As socialist feminists argue, capitalism and patriarchy cannot be seen as two separate entities: government policies in the political and economic sphere can have a direct impact on women’s personal lives. In addressing the underestimated problem of domestic violence and increasing demand for specialised domestic violence services, “the personal is political”.
Facts and figures
•Less than 24% of domestic violence crime is reported to the police
•At least one in four women will experience violence and/or abuse in her lifetime.
•Two women a week are killed by a partner or former partner.
•89% of those suffering four or more incidents are women.
•Domestic violence accounts for between 16% and one quarter of all recorded violent crime (29% of all violent crime in London).

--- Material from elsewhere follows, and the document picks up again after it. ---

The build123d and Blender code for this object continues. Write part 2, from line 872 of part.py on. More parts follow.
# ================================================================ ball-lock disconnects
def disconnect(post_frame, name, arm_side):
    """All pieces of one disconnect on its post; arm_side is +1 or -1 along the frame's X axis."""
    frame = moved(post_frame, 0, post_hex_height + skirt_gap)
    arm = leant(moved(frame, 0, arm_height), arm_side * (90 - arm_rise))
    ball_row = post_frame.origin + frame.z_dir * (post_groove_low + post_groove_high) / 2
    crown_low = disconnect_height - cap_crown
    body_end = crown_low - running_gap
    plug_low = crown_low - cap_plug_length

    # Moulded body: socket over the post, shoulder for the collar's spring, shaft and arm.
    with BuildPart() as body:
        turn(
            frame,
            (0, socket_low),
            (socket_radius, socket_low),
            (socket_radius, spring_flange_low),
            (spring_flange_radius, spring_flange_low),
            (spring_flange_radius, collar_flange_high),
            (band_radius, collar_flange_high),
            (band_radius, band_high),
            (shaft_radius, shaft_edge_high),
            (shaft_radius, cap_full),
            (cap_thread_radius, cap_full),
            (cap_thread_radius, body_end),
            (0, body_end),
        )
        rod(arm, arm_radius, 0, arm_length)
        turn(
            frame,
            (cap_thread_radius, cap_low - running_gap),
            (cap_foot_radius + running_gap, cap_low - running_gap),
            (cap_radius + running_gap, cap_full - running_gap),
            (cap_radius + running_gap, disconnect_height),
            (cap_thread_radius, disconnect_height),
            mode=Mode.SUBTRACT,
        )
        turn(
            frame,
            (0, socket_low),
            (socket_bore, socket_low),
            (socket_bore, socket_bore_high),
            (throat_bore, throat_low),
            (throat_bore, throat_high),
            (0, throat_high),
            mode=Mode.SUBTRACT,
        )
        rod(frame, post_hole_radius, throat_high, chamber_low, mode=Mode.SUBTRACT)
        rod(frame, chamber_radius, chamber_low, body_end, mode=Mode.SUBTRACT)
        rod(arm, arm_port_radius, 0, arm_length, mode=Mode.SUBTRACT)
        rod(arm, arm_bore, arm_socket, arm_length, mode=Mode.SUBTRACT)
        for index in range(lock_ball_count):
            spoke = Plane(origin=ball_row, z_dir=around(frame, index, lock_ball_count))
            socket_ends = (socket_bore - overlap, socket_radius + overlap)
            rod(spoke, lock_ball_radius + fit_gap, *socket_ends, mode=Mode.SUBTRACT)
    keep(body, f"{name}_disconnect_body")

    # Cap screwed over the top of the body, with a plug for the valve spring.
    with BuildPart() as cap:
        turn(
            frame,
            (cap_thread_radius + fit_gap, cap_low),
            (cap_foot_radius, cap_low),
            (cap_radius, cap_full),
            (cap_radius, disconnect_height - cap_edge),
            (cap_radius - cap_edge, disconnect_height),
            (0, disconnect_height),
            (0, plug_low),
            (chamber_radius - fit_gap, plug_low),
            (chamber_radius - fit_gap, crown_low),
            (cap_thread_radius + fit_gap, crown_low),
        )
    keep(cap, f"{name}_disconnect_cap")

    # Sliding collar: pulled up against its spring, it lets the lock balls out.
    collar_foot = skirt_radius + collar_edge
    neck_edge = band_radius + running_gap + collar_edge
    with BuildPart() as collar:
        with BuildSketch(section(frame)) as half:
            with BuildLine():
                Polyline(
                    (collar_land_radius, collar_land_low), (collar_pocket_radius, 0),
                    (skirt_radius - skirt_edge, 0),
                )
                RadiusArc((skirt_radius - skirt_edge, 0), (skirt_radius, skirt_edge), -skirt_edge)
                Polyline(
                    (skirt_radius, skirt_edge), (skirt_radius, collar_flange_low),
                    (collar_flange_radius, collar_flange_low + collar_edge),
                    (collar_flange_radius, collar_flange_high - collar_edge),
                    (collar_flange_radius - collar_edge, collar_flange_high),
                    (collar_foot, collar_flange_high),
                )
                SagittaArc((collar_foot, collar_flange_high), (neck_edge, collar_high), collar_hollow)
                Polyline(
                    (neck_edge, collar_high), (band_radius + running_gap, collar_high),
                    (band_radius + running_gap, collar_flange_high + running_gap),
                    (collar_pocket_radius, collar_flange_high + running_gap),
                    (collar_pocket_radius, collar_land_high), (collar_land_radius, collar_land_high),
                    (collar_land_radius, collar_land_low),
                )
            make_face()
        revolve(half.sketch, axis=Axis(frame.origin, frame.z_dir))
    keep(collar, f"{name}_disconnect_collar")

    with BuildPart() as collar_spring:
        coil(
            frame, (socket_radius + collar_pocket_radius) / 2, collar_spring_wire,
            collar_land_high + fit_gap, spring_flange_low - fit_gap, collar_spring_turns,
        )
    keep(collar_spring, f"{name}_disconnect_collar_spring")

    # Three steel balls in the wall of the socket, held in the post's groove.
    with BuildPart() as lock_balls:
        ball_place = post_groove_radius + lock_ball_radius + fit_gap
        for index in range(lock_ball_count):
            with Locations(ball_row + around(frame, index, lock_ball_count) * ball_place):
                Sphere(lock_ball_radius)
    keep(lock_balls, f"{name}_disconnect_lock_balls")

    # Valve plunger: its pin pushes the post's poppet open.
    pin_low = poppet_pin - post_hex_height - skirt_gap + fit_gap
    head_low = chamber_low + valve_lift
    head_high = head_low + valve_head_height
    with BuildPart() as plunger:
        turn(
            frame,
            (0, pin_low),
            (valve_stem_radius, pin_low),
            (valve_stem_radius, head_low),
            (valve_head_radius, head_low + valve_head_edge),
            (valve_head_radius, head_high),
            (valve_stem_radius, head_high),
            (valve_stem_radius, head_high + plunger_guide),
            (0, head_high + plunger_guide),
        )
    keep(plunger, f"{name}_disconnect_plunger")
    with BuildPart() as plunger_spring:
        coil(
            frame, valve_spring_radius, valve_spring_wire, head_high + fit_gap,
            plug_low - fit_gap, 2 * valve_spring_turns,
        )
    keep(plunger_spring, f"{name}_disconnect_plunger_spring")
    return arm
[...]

•In any one year there are 13 million separate incidents of physical violence or threats of violence against women from partners or former partners.
•Domestic violence has a higher rate of repeat victimisation than any other type of crime.
•On average two women a week are killed by a male partner or former partner.
•One third of women leave their abusive partner after two to ten years.
One third leave after 10 years.
•Not all DV takes place in the home or during a current relationship.
•There are many practical and psychological barriers to seeking help. Black and minority ethnic women may fear racism from organisations or additional shame in revealing the abuse. Lesbians and gay men may fear prejudice in reporting to the police. Many women fear losing their children. Women with insecure immigration status and who are dependent on husbands may be refused refuge accommodation or fear deportation.
•In a study by Shelter 40% of homeless women said domestic violence was a contributing factor to their homelessness.
•Genuinely mutually abusive relationships are very rare.
•Broken Rainbow is the only national LGBT DV Helpline. LGBT people need specialist services from people who understand the types of abuse (e.g. threats to “out” at work, to children).
•Neither mental illness nor loss of control due to drugs and alcohol are adequate explanations for most violence (although may be contributory factors).